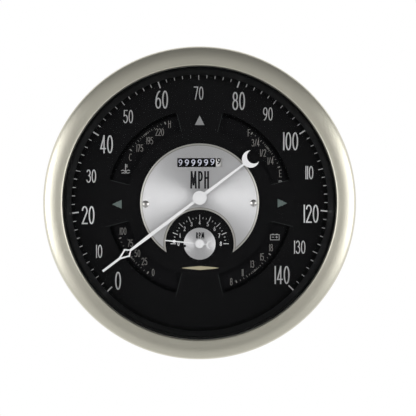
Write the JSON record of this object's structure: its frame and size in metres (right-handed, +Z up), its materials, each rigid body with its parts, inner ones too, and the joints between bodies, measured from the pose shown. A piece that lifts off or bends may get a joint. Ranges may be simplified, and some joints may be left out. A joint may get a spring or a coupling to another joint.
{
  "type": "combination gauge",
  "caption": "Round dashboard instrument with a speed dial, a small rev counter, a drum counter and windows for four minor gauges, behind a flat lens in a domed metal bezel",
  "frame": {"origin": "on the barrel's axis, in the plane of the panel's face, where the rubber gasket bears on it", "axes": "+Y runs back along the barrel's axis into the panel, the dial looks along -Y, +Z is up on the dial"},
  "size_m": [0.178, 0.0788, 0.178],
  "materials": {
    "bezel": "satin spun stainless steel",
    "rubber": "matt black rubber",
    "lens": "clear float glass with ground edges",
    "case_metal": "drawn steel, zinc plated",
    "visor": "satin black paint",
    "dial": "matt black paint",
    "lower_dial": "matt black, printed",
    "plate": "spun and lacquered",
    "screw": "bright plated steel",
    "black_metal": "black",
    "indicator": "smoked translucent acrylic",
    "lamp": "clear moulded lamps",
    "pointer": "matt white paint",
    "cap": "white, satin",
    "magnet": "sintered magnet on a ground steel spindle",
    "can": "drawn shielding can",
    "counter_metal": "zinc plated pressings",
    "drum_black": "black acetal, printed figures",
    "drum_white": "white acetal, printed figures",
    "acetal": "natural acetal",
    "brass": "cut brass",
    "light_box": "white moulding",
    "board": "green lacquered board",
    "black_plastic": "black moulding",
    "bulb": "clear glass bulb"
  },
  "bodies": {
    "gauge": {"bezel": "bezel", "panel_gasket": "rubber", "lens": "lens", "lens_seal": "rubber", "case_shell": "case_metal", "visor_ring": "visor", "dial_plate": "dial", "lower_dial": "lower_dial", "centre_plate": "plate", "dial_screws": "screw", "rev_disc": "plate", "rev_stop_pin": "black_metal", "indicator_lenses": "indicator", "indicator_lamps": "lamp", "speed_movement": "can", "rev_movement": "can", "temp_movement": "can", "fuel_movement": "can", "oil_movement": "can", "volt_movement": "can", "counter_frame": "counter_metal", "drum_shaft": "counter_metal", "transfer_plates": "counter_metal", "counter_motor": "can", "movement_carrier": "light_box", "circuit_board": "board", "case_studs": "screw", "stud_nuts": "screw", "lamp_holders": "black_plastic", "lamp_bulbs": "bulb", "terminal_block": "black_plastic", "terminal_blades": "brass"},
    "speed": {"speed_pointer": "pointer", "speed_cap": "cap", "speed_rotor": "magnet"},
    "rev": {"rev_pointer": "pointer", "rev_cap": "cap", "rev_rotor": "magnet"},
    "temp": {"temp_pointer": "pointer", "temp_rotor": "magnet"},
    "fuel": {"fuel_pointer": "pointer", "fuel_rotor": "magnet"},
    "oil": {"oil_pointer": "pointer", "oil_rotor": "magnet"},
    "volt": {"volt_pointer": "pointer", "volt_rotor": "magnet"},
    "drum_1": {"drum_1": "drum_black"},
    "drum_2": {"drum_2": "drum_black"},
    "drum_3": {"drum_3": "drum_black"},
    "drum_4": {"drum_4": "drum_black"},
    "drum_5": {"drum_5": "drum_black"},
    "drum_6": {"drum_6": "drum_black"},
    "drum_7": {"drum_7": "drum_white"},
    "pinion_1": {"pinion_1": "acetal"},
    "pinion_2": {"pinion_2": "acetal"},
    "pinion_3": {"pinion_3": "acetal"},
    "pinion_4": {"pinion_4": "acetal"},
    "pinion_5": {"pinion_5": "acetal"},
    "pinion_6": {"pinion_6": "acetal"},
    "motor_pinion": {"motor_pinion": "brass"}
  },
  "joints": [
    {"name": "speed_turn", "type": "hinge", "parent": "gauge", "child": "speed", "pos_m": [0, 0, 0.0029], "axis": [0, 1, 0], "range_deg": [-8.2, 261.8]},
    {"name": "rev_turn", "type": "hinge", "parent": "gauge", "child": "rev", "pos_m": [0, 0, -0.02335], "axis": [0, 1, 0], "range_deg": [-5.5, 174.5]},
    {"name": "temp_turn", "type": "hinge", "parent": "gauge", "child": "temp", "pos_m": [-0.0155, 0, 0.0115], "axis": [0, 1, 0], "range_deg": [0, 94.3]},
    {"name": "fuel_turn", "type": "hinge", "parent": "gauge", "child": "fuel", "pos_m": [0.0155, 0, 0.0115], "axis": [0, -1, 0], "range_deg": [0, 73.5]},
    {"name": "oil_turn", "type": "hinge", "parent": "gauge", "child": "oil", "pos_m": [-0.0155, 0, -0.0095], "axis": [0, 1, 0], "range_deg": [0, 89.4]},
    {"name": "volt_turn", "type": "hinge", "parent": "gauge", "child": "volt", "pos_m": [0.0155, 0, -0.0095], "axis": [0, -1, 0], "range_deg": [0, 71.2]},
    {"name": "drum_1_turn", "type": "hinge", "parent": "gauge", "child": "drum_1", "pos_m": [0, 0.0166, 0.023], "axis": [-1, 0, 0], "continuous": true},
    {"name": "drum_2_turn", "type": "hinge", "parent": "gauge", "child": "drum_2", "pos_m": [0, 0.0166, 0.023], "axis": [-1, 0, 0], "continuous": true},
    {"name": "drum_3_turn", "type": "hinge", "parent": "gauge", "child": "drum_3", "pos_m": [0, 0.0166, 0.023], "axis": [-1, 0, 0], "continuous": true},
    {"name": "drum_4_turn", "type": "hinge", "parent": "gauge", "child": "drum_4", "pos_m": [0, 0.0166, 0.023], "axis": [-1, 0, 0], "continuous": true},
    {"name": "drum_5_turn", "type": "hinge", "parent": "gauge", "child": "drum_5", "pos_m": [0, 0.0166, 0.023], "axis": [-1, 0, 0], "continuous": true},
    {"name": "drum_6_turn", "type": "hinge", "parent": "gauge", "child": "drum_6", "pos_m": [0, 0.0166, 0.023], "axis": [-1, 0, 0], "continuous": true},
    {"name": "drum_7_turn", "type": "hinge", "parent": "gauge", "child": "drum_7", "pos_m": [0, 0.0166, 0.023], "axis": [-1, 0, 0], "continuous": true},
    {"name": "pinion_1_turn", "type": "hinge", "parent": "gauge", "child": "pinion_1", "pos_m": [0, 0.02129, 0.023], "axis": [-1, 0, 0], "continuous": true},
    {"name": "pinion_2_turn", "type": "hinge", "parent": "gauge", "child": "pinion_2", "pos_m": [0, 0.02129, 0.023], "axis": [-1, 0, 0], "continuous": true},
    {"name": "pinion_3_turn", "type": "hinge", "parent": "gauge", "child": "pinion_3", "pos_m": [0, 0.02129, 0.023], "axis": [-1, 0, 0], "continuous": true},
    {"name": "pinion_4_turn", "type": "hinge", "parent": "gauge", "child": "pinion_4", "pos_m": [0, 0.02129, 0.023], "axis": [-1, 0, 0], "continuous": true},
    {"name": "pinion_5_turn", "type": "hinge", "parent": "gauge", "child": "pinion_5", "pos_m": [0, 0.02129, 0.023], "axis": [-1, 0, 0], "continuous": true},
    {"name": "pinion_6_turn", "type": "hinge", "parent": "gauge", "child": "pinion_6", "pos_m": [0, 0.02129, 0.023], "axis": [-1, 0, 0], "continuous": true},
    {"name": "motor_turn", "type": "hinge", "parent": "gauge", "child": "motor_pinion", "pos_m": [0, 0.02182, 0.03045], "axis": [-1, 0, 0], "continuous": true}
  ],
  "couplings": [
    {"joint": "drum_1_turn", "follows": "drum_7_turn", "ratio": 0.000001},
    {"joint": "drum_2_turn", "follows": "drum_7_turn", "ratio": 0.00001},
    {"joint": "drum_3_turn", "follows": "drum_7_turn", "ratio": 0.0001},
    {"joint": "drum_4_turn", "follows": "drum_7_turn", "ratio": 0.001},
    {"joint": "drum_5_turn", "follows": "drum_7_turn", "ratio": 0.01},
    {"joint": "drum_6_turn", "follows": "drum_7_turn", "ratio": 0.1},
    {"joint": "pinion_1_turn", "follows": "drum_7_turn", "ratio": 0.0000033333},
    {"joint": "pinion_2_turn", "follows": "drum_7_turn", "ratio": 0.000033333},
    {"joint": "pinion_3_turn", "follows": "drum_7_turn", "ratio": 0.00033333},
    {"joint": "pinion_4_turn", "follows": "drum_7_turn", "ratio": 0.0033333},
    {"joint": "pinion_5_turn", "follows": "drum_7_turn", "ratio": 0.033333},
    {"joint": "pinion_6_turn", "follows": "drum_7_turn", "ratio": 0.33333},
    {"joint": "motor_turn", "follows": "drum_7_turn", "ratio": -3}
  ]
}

★ ★ ★ ★

**CHALLENGE**
Track down every line with the word "bodies" and copy it.

**TASK RESPONSE**
Write the JSON record of this object's structure: its frame and size in metres (right-handed, +Z up), its materials, each rigid body with its parts, inner ones too, and the joints between bodies, measured from the pose shown. A piece that lifts off or bends may get a joint. Ranges may be simplified, and some joints may be left out. A joint may get a spring or a coupling to another joint.
  "bodies": {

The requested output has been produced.